**EXERCISE OBJECTIVE**
Below are records; quote them exactly from the first line through the line that contains "---- Boards and".

**STORED RECORDS**
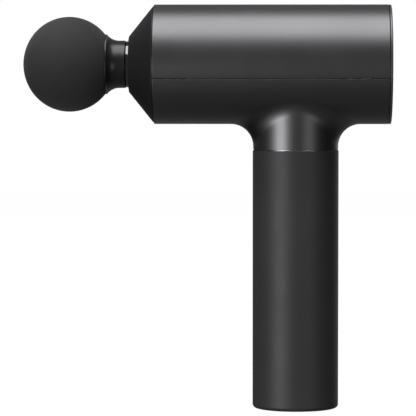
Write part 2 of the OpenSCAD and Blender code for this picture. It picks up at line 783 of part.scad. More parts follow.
// Two rubber rings hold the stem in the socket
ring_xs = [plunger_front_x + 10, plunger_front_x + 24];
ring_section_r = 0.78;
ring_pitch_r = socket_d / 2 - ring_section_r - 0.04;
module stem_rings() {
    color([0.5, 0.1, 0.08]) for (x = ring_xs)
        about_barrel() translate([ring_pitch_r, x]) circle(r = ring_section_r, $fn = 32);
}

// ---- Boards and button -----------------------------------------------------------------

module control_board() {
    color([0.05, 0.25, 0.12]) difference() {
        x_rod(control_x, control_x + board_t, control_r);
        for (a = column_angles)
            x_rod(control_x - 1, control_x + 3, 1.2, column_r * cos(a), column_r * sin(a));
    }
}

module control_parts() {
    rear = control_x + board_t;
    color([0.1, 0.1, 0.1]) {
        d_block([rear, -4, -4], [rear + 1, 4, 4]);
        for (k = [0:2], s = [0, 1])
            d_block([rear, -13.5 + 10 * k, -17 + 7 * s], [rear + 1.1, -7.5 + 10 * k, -12 + 7 * s]);
        x_rod(rear, rear + 7, 4.5, -11, 9);
    }
    color([0.9, 0.9, 0.88]) {
        d_block([control_x - 3, -5.5, -16], [control_x, 5.5, -11]);
        d_block([control_x - 3, -5.5, -22.7], [control_x, 5.5, -18.5]);
        d_block([rear, -5, 12], [rear + 2.4, 5, 16]);
    }
}

module control_screws() {
    color([0.7, 0.7, 0.72]) for (a = column_angles) {
        y = column_r * cos(a);
        z = column_r * sin(a);
        x_rod(control_x - 4, control_x + board_t, 0.88, y, z);
        difference() {
            x_rod(control_x + board_t, control_x + board_t + 1.2, 1.8, y, z);
            x_rod(control_x + board_t + 0.5, control_x + 5, 0.8, y, z, $fn = 6);
        }
    }
}

module motor_leads() {
    color([0.75, 0.6, 0.1]) for (s = [-1, 0, 1]) wire([
        [11.2, s * 1.9, axis_h - 13.95], [12.5, s * 1.9, axis_h - 13.5], [15, s * 2, axis_h - 13.6],
        [19, s * 2.2, axis_h - 13.8], [23, s * 2.8, axis_h - 13.6],
        [control_x - 3, s * 3, axis_h - 13.4]], 0.6);
}

// A flat ribbon in a slack S between the two boards
module panel_lead() {
    x0 = control_x + board_t + 2.4;
    x1 = panel_x;
    function sway(t) = [x0 + (x1 - x0) * t, 14 - 5.5 * t + 2.2 * sin(360 * t)];
    steps = 12;
    color([0.85, 0.85, 0.8]) translate([0, 4, axis_h]) rotate([90, 0, 0]) linear_extrude(8)
        polygon(concat([for (k = [0:steps]) sway(k / steps) + [0, 0.2]],
            [for (k = [steps:-1:0]) sway(k / steps) - [0, 0.2]]));
}

module panel_board() {
    color([0.05, 0.25, 0.12]) difference() {
        x_rod(panel_x, panel_x + board_t, panel_r);
        for (a = post_angles)
            x_rod(panel_x - 1, panel_x + 3, 1.1, post_r * cos(a), post_r * sin(a));
    }
}

module panel_lights() {
    color([0.9, 0.9, 0.8]) for (a = light_angles) translate([panel_x + board_t, 0, axis_h]) rotate([a, 0, 0])
        translate([0, light_d / 2 - 0.9, -1.1]) cube([1, 1.8, 2.2]);
}

module panel_screws() {
    color([0.7, 0.7, 0.72]) for (a = post_angles) {
        y = post_r * cos(a);
        z = post_r * sin(a);
        x_rod(panel_x, panel_x + 4.6, 0.88, y, z);
        difference() {
            x_rod(panel_x - 1.2, panel_x, 1.8, y, z);
            x_rod(panel_x - 2, panel_x - 0.5, 0.8, y, z, $fn = 6);
        }
    }
}

stem_r = 1.7;
button_front_x = cap_x - 4;
module switch_body() {
    x = panel_x + board_t;
    color([0.75, 0.75, 0.76]) difference() {
        d_block([x, -3.1, -3.1], [x + 1.7, 3.1, 3.1]);
        x_rod(x + 0.3, x + 2, stem_r + 0.1);
    }
}

module switch_stem() {
    rest_x = panel_x + board_t + 0.4 + button_travel;
    color([0.15, 0.15, 0.15]) x_rod(rest_x, button_front_x - 0.5, stem_r);
}

// The button's flange catches behind the cap, and its middle is dished for a fingertip
module speed_button() {
    dish_r = 60;
    top_x = cap_x + 0.4;
    color([0.09, 0.09, 0.09]) difference() {
        union() {
            about_barrel() polygon(concat([[0, button_front_x], [button_d / 2 + 1.2, button_front_x],
                [button_d / 2 + 1.2, button_front_x + 1.3], [button_d / 2, button_front_x + 1.3]],
                arc([button_d / 2 - 0.5, top_x - 0.5], 0.5, 0, 90, 4), [[0, top_x]]));
            x_rod(button_front_x - 0.5, button_front_x + 0.5, 2.2);
        }
        translate([top_x - 0.6 + dish_r, 0, axis_h]) sphere(r = dish_r, $fn = 200);
    }
}

// ---- The assembly ----------------------------------------------------------------------

upper_shell();
lower_shell();
nose_cone();
nose_seal();
rear_cap();
light_ring();
handle_core();
grip_sleeve();
base_cap();
usb_port();
charge_board();
charge_screws();
charge_leads();
battery_cells();
cell_holders();
cell_strips();
battery_board();
battery_leads();
drive_frame();
guide_bushes();
front_damper();
rear_damper();
frame_grommets();
frame_screws();
motor_mount();
motor_screws();
bearing_outer_rings();
stator_core();
stator_coils();
motor_leads();
control_board();
control_parts();
control_screws();
panel_lead();
panel_board();
panel_lights();
panel_screws();
switch_body();
rotor_can();
rotor_magnets();
motor_shaft();
bearing_inner_rings();
crank_disc();
crank_grub_screw();
bearing_balls();
ball_cages();
con_rod();
rod_bearing();
rod_bush();
crank_pin();
plunger();
wrist_pin();
pin_clips();
foam_ball();
head_stem();
stem_rings();
speed_button();
switch_stem();
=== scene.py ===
import json
import math

import bmesh
import bpy
import numpy as np
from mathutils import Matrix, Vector


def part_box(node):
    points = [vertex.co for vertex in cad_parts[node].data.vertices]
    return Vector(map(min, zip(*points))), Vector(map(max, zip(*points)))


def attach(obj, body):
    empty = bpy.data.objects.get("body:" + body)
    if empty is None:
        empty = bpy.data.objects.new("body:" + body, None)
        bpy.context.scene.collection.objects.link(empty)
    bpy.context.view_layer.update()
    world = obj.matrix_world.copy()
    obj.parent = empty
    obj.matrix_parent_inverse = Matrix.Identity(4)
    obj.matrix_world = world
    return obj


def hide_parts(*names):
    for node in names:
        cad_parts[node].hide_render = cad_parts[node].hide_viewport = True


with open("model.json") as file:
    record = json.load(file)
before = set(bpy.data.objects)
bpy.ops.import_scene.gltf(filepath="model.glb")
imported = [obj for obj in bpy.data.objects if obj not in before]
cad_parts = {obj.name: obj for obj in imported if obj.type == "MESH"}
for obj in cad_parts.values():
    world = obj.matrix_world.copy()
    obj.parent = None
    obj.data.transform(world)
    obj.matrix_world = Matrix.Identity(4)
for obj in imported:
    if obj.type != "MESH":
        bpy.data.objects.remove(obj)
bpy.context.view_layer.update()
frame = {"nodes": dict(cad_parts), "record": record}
MM = 0.001


# ---- Studio ------------------------------------------------------------------------------
# A white sweep without a visible corner. A wide softbox hangs over the barrel, a bright and a
# dim one stand to the left of the camera, a weak one to its right and a weaker one behind.
# The room itself is dim, so that dark round surfaces show one soft highlight.

def aim(obj, place, target):
    """Puts obj at place and turns its -Z axis towards target, both in metres."""
    obj.location = place
    obj.rotation_euler = (Vector(target) - Vector(place)).to_track_quat("-Z", "Y").to_euler()


def softbox(name, place, target, width, height, radiance):
    """A rectangular area light. Its power is radiance times area times pi."""
    data = bpy.data.lights.new(name, "AREA")
    data.shape = "RECTANGLE"
    data.size, data.size_y = width, height
    data.energy = radiance * width * height * math.pi
    obj = bpy.data.objects.new(name, data)
    bpy.context.scene.collection.objects.link(obj)
    aim(obj, place, target)
    obj.visible_camera = False
    return obj


camera_data = bpy.data.cameras.new("camera")
camera_data.sensor_width = 36
camera_data.lens = 246.5
camera = bpy.data.objects.new("camera", camera_data)
bpy.context.scene.collection.objects.link(camera)
aim(camera, (-0.0078, -1.433, 0.1714), (-0.0441, 0, 0.1007))
bpy.context.scene.camera = camera
bpy.context.scene.view_settings.view_transform = "Standard"

barrel_middle = (-0.012, 0, 0.173)
handle_middle = (0, 0, 0.08)
softbox("light_over", (-0.02, -0.25, 1.35), barrel_middle, 1.5, 1.16, 8.0)
softbox("light_left", (-0.97, -1.1, 0.0), handle_middle, 0.72, 0.36, 24.0)
softbox("light_low", (-0.97, -1.1, -0.6), handle_middle, 0.9, 0.8, 1.6)
softbox("light_right", (0.95, -1.3, -0.08), handle_middle, 0.7, 0.62, 3.0)
softbox("light_rear", (0.8, 1.5, 0.35), handle_middle, 0.6, 1.3, 0.6)


def node(tree, kind, place, **settings):
    """A shader node of that kind. Settings that name an input set its value."""
    made = tree.nodes.new(kind)
    made.location = place
    for key, value in settings.items():
        if hasattr(made, key):
            setattr(made, key, value)
        else:
            made.inputs[key.replace("_", " ")].default_value = value
    return made


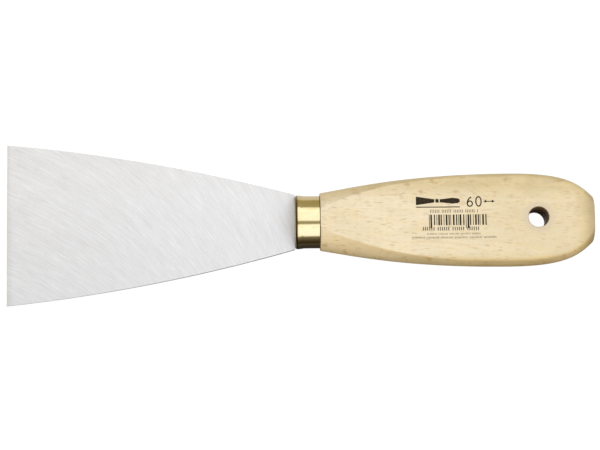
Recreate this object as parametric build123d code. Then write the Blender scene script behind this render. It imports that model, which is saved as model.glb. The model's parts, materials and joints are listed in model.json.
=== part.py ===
from build123d import *
import os

# Filling knife: a taper-ground steel blade, a drawn brass ferrule and a turned beech handle.
#
# Frame, in millimetres: X runs along the tool from the working edge to the butt, Y across the
# blade and Z up through the two milled faces of the handle. The origin is under the middle of
# the tool, on the surface that it lies on. Each piece is first shaped round the tool's own
# axis, which is the X axis, and is lifted by AXIS_HEIGHT when it is written.

# Lengths along the tool
BLADE_LENGTH = 106.1
FERRULE_LENGTH = 9.2
HANDLE_LENGTH = 101.3
TOTAL_LENGTH = BLADE_LENGTH + FERRULE_LENGTH + HANDLE_LENGTH
EDGE_X = -TOTAL_LENGTH / 2
NECK_X = EDGE_X + BLADE_LENGTH
SHOULDER_X = NECK_X + FERRULE_LENGTH
BUTT_X = TOTAL_LENGTH / 2

# Blade: its long sides are shallow outward arcs, and its faces are ground to a taper
BLADE_WIDTH = 60.0
NECK_WIDTH = 20.4
SIDE_MIDDLE_WIDTH = 44.9
EDGE_THICKNESS = 0.55
NECK_THICKNESS = 2.0
TANG_LENGTH = 58.0
TANG_WIDTH = 12.0
TANG_END_WIDTH = 9.0
TANG_CORNER_RADIUS = 2.0

# Ferrule: a cup with a slot in its front wall, a flared lip and a rounded front edge
FERRULE_RADIUS = 9.68
LIP_RADIUS = 9.95
FERRULE_WALL = 0.5
FRONT_ROUND = 0.9
INNER_ROUND = 0.4
FLARE_LENGTH = 3.0
SLOT_CLEARANCE = 0.1

# Handle: a turned shape whose radius swells in one long curve and drops in a short one
SHOULDER_RADIUS = 10.65
BELLY_RADIUS = 17.25
BELLY_FROM_SHOULDER = 69.8
BUTT_RADIUS = 8.45
BUTT_CROWN = 0.15
SWELL_START = (11.8, 1.9)
SWELL_END_LENGTH = 38.5
DROP_START_LENGTH = 19.7
DROP_END = (5.74, 5.79)
SPIGOT_CHAMFER = 0.6
SHOULDER_ROUND = 0.3
BUTT_ROUND = 0.6

# Milled faces: they run in from the shoulder in an S and stay parallel to the butt
SHOULDER_HALF_THICKNESS = 10.0
GRIP_HALF_THICKNESS = 7.2
FLAT_LEAD = 1.0
FLAT_RUN_IN = 47.0
FLAT_EASE = 0.38

# Hanging hole
HOLE_RADIUS = 3.75
HOLE_FROM_BUTT = 20.9
HOLE_CHAMFER = 0.25

# Mortise for the tang, filled with resin
MORTISE_GAP = 0.4
MORTISE_DEPTH_BEYOND_TANG = 2.0

AXIS_HEIGHT = SHOULDER_HALF_THICKNESS
BEYOND = 5.0


def side_face(edges, rounds=()):
    """A face in the XZ plane, from a closed ring of edges drawn as (x, z).

    Each of the rounds is a corner of the ring and the radius that it is rounded with."""
    face = make_face(Curve() + edges)
    for corner, radius in rounds:
        face = fillet(face.vertices().sort_by_distance(corner)[0], radius)
    return Plane.XZ * face


def turned(edges, rounds=()):
    """A solid of revolution about the tool's axis, from edges drawn as (x, radius)."""
    return revolve(side_face(edges, rounds), axis=Axis.X)


def slab_across(edges, half_width, rounds=()):
    """A solid with the given side view that reaches half_width to each side of the axis."""
    return Pos(0, half_width, 0) * extrude(side_face(edges, rounds), 2 * half_width)


def plate_along(outline, thickness):
    """A flat plate of an outline drawn in XY, centred on the axis."""
    return Pos(0, 0, -thickness / 2) * extrude(outline, thickness)


def tang_outline(gap, end_x):
    """The tang's outline, grown by a gap and cut off at end_x."""
    half = TANG_WIDTH / 2 + gap
    end_half = TANG_END_WIDTH / 2 + gap
    corners = [(NECK_X, -half), (end_x, -end_half), (end_x, end_half), (NECK_X, half)]
    face = make_face(Polyline(corners, close=True))
    ends = face.vertices().group_by(Axis.X)[-1]
    return fillet(ends, TANG_CORNER_RADIUS)


def make_blade():
    middle_x = (EDGE_X + NECK_X) / 2
    front, middle, neck = BLADE_WIDTH / 2, SIDE_MIDDLE_WIDTH / 2, NECK_WIDTH / 2
    outline = make_face(
        Curve()
        + [
            ThreePointArc((EDGE_X, front), (middle_x, middle), (NECK_X, neck)),
            Line((NECK_X, neck), (NECK_X, -neck)),
            ThreePointArc((NECK_X, -neck), (middle_x, -middle), (EDGE_X, -front)),
            Line((EDGE_X, -front), (EDGE_X, front)),
        ]
    )
    thin, thick = EDGE_THICKNESS / 2, NECK_THICKNESS / 2
    taper = [Polyline((EDGE_X, -thin), (NECK_X, -thick), (NECK_X, thick), (EDGE_X, thin), close=True)]
    plate = plate_along(outline, 2 * NECK_THICKNESS) & slab_across(taper, BLADE_WIDTH)
    return plate + plate_along(tang_outline(0, NECK_X + TANG_LENGTH), NECK_THICKNESS)


def ferrule_wall_line(inset, end_round):
    """The ferrule's outer line (inset 0) or inner line, from the front wall to the rear rim."""
    front_x = NECK_X + inset
    lip, rear = LIP_RADIUS - inset, FERRULE_RADIUS - inset
    lip_x = front_x + end_round
    flare_x = NECK_X + FRONT_ROUND + FLARE_LENGTH
    ease = (flare_x - lip_x) / 2
    return [
        Line((front_x, 0), (front_x, lip - end_round)),
        RadiusArc((front_x, lip - end_round), (lip_x, lip), end_round),
        Bezier((lip_x, lip), (lip_x + ease, lip), (flare_x - ease, rear), (flare_x, rear)),
        Line((flare_x, rear), (SHOULDER_X, rear)),
    ]


def make_ferrule():
    outer = ferrule_wall_line(0, FRONT_ROUND)
    inner = ferrule_wall_line(FERRULE_WALL, INNER_ROUND)
    axis_line = Line((NECK_X, 0), (NECK_X + FERRULE_WALL, 0))
    rim = Line((SHOULDER_X, FERRULE_RADIUS), (SHOULDER_X, FERRULE_RADIUS - FERRULE_WALL))
    cup = turned(outer + [rim] + inner + [axis_line])
    slot_width = TANG_WIDTH + 2 * SLOT_CLEARANCE
    slot_height = NECK_THICKNESS + 2 * SLOT_CLEARANCE
    return cup - Pos(NECK_X, 0, 0) * Box(2 * FRONT_ROUND, slot_width, slot_height)


def turned_handle():
    """The handle as it leaves the lathe, with its spigot for the ferrule."""
    spigot_x = NECK_X + FERRULE_WALL
    spigot = FERRULE_RADIUS - FERRULE_WALL
    belly_x = SHOULDER_X + BELLY_FROM_SHOULDER
    swell = Bezier(
        (SHOULDER_X, SHOULDER_RADIUS),
        (SHOULDER_X + SWELL_START[0], SHOULDER_RADIUS + SWELL_START[1]),
        (belly_x - SWELL_END_LENGTH, BELLY_RADIUS),
        (belly_x, BELLY_RADIUS),
    )
    shoulder_corner = (SHOULDER_X, SHOULDER_RADIUS)
    butt_corner = (BUTT_X - BUTT_CROWN, BUTT_RADIUS)
    drop = Bezier(
        (belly_x, BELLY_RADIUS),
        (belly_x + DROP_START_LENGTH, BELLY_RADIUS),
        (butt_corner[0] - DROP_END[0], BUTT_RADIUS + DROP_END[1]),
        butt_corner,
    )
    butt = TangentArc((BUTT_X, 0), butt_corner, tangent=(0, 1))
    straight_lines = Polyline(
        (BUTT_X, 0),
        (spigot_x, 0),
        (spigot_x, spigot - SPIGOT_CHAMFER),
        (spigot_x + SPIGOT_CHAMFER, spigot),
        (SHOULDER_X, spigot),
        shoulder_corner,
    )
    rounds = [(shoulder_corner, SHOULDER_ROUND), (butt_corner, BUTT_ROUND)]
    return turned([swell, drop, butt, straight_lines], rounds)


def milled_side():
    """Side view of what is left between the two milled faces, as a slab across the handle."""
    start_x = SHOULDER_X + FLAT_LEAD
    end_x = start_x + FLAT_RUN_IN
    ease = FLAT_EASE * FLAT_RUN_IN
    thick, thin = SHOULDER_HALF_THICKNESS, GRIP_HALF_THICKNESS
    front_x, rear_x = NECK_X - BEYOND, BUTT_X + BUTT_CROWN
    ring = [
        Line((front_x, -thick), (front_x, thick)),
        Line((front_x, thick), (start_x, thick)),
        Bezier((start_x, thick), (start_x + ease, thick), (end_x - ease, thin), (end_x, thin)),
        Line((end_x, thin), (rear_x, thin)),
        Line((rear_x, thin), (rear_x, -thin)),
        Line((rear_x, -thin), (end_x, -thin)),
        Bezier((end_x, -thin), (end_x - ease, -thin), (start_x + ease, -thick), (start_x, -thick)),
        Line((start_x, -thick), (front_x, -thick)),
    ]
    rounds = [((rear_x, thin), BUTT_ROUND), ((rear_x, -thin), BUTT_ROUND)]
    return slab_across(ring, BELLY_RADIUS + BEYOND, rounds)


def make_mortise():
    """The slot cut into the handle for the tang, as a solid."""
    start_x = NECK_X + FERRULE_WALL
    end_x = NECK_X + TANG_LENGTH + MORTISE_DEPTH_BEYOND_TANG
    block = plate_along(tang_outline(MORTISE_GAP, end_x), NECK_THICKNESS + 2 * MORTISE_GAP)
    depth = end_x - start_x
    return block & Pos(start_x + depth / 2, 0, 0) * Box(depth, 2 * TANG_WIDTH, 2 * NECK_THICKNESS)


def make_hanging_hole():
    """The drilled hole with its two chamfers, as a solid."""
    height = 2 * GRIP_HALF_THICKNESS
    mouth = HOLE_RADIUS + HOLE_CHAMFER
    cone = Cone(HOLE_RADIUS, mouth, HOLE_CHAMFER)
    cone_z = GRIP_HALF_THICKNESS - HOLE_CHAMFER / 2
    hole = Cylinder(HOLE_RADIUS, height) + Pos(0, 0, cone_z) * cone
    hole += Pos(0, 0, -cone_z) * Rot(180, 0, 0) * cone
    return Pos(BUTT_X - HOLE_FROM_BUTT, 0, 0) * hole


def make_handle():
    handle = turned_handle() & milled_side()
    return handle - make_mortise() - make_hanging_hole()


def make_adhesive(blade):
    return make_mortise() - blade


blade = make_blade()
pieces = {
    "blade": blade,
    "ferrule": make_ferrule(),
    "handle": make_handle(),
    "tang_adhesive": make_adhesive(blade),
}

os.makedirs("parts", exist_ok=True)
for name, piece in pieces.items():
    export_step(Pos(0, 0, AXIS_HEIGHT) * piece, f"parts/{name}.step")
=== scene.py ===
import bpy
import bmesh
import json
import math
from mathutils import Matrix, Vector


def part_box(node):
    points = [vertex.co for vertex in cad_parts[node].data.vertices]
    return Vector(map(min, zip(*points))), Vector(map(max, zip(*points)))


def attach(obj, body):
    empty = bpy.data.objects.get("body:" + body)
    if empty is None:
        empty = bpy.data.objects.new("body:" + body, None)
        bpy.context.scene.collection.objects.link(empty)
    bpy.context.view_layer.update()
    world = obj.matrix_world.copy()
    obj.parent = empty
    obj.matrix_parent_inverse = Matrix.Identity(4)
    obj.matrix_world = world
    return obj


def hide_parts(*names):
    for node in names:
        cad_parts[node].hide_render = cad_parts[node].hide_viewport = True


# A filling knife: ground steel blade, brass ferrule and a turned, milled beech handle with a
# generic ink marking. Metres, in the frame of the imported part: X from the working edge to the
# butt, Y across the blade, Z up. The tool's own axis lies at AXIS_Z above the floor.

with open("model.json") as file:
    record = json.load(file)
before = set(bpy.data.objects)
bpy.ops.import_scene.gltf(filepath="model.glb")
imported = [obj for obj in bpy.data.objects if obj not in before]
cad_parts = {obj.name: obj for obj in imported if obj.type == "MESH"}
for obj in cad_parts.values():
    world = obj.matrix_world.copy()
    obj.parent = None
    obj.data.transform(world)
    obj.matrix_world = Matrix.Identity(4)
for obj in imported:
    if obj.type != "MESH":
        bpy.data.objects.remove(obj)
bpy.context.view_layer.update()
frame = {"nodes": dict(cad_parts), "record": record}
MM = 0.001

# Places that the frame gives
BLADE_LOW, BLADE_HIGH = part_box("blade")
FERRULE_LOW, FERRULE_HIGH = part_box("ferrule")
HANDLE_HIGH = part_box("handle")[1]
HOLE = next(mount for mount in frame["record"]["mounts"] if mount["name"] == "hanging_hole")
EDGE_X = BLADE_LOW.x
NECK_X = FERRULE_LOW.x
SHOULDER_X = FERRULE_HIGH.x
BUTT_X = HANDLE_HIGH.x
TANG_END_X = BLADE_HIGH.x
AXIS_Z = (FERRULE_LOW.z + FERRULE_HIGH.z) / 2
HALF_EDGE = BLADE_HIGH.y
HOLE_X = HOLE["pos_m"][0]
HOLE_RADIUS = HOLE["dims"]["r_mm"] * MM

# Blade
HALF_NECK = 10.2 * MM
HALF_MIDDLE = 22.45 * MM
HALF_EDGE_THICKNESS = 0.275 * MM
HALF_NECK_THICKNESS = (BLADE_HIGH.z - BLADE_LOW.z) / 2
HALF_TANG = 6.0 * MM
HALF_TANG_END = 4.5 * MM
TANG_CORNER = 2.0 * MM
TANG_CORNER_STEPS = 8
BLADE_BEVEL = 0.07 * MM
HARD_EDGE = math.radians(40)
SIDE_STEPS = 72

# Ferrule
LIP_RADIUS = FERRULE_HIGH.z - AXIS_Z
FERRULE_RADIUS = 9.68 * MM
FERRULE_WALL = 0.5 * MM
FRONT_ROUND = 0.9 * MM
FLARE_END_X = NECK_X + 3.9 * MM
RIM_ROUND = 0.3 * MM
SLOT_CLEARANCE = 0.1 * MM
FERRULE_SEGMENTS = 192
FRONT_STEPS, FLARE_STEPS, RIM_STEPS = 10, 14, 4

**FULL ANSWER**
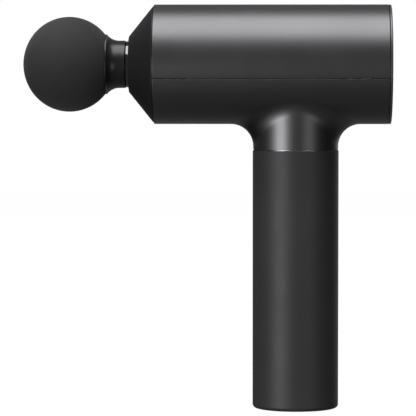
Write part 2 of the OpenSCAD and Blender code for this picture. It picks up at line 783 of part.scad. More parts follow.
// Two rubber rings hold the stem in the socket
ring_xs = [plunger_front_x + 10, plunger_front_x + 24];
ring_section_r = 0.78;
ring_pitch_r = socket_d / 2 - ring_section_r - 0.04;
module stem_rings() {
    color([0.5, 0.1, 0.08]) for (x = ring_xs)
        about_barrel() translate([ring_pitch_r, x]) circle(r = ring_section_r, $fn = 32);
}

// ---- Boards and button -----------------------------------------------------------------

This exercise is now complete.